Tuesday, 12 May 2009

I've been blocked up, I ate some wild garlic on holiday and it probably had dog piss all over it so I felt a bit ill, and then I drove home and realised that my life was somewhat hellish and then got really stressed and made pathetic little turds like chocolate coated raisins for a few days.

Alton Towers
I went to Alton Towers on the last day of my holiday. It was full of people from the north-west, and some people from the west-midlands. All their haircuts made me sad. But the most sad was when I saw a man in a 'Nemesis' t-shirt sitting on the Ripsaw after the ride had finished.
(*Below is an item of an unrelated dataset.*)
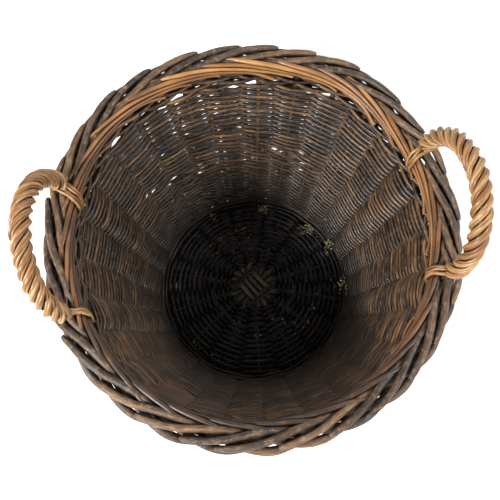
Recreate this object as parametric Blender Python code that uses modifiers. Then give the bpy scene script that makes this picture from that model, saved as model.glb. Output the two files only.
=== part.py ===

He waited on the ride with a hopeful look on his face. He wanted to go round again. Eventually the man from the ride had to come and tell him to get off. It made me not want to go on Ripsaw.
But I did anyway, and then got a wet crotch. Maybe the ride was Nietzschean and gave me a wet crotch to punish me for falling prey to the emotion of pity, the most useless of all human emotions. Or maybe everyone got a wet crotch. I will not be forced in to definitive speculation on the possible philosophical leanings of mechanically animated objects.

They also play bad, mid-tempo music in every space in the park. This must be an attempt to keep people's energy levels up as their adrenaline levels take them from delighted-screaming-child mode to super-depressed-verging-on-psychosis come down. We went to have a cup of tea and try to relax and the background music was an endless pastiche of 80's guitar music. I put a jumper on my head, closed my eyes, stuck my tongue out and pretended to play a mini-electric guitar. It was both a high and low point.

Prince William
Yesterday I worked a four hour shift at the Whitechapel gallery. Prince William came to officially open the gallery. I held a door open for about 2 hours. I asked for a door-stop, but was told we had run out. My job could have been done by a concrete block. Do you think Prince William ever opens a door for himself? Does someone wait outside his room until he wakes up, and then, hearing him rise, do they tenderly open the door slightly, and go to his bathroom, and open that, just in case he needs to wee? I have sympathy for people in constricting situations. The royals are confined to their cages; their big, gold and platinum, tax-payer funded cages. Do they know this? Do they yearn to open their own doors? Or at least, not have to be so gracious about other people holding doors open for them? Prince William could, in all likelihood, open his own doors. But yesterday, like every other day, he didn't.
He did, however, walk past a colleague of mine and make a sort of swooshing noise, whilst wiggling his hand to signal that he was coming past. It reminded me of a well off, southern student at northern university in an R n' B club.

Friday, 1 May 2009

I made a long shite, of varying shades of brown, like a sad rainbow.

I also made the first of the sequences from my next film. It is about Truffaut and the Jackson 5ive cartoon.

I finally started working on video again becuase I went to an inspiring show at seventeen gallery. It is a solo show by Jaime Davidovich. Actually, it is more a curated show-piece about Davidovich's, 'The Live! Show'. Either way, the footage of the show is incredible, and I love the feeling of old video. Like when John Cleese goes outside in Fawlty Towers, which on youtube looks exactly the same.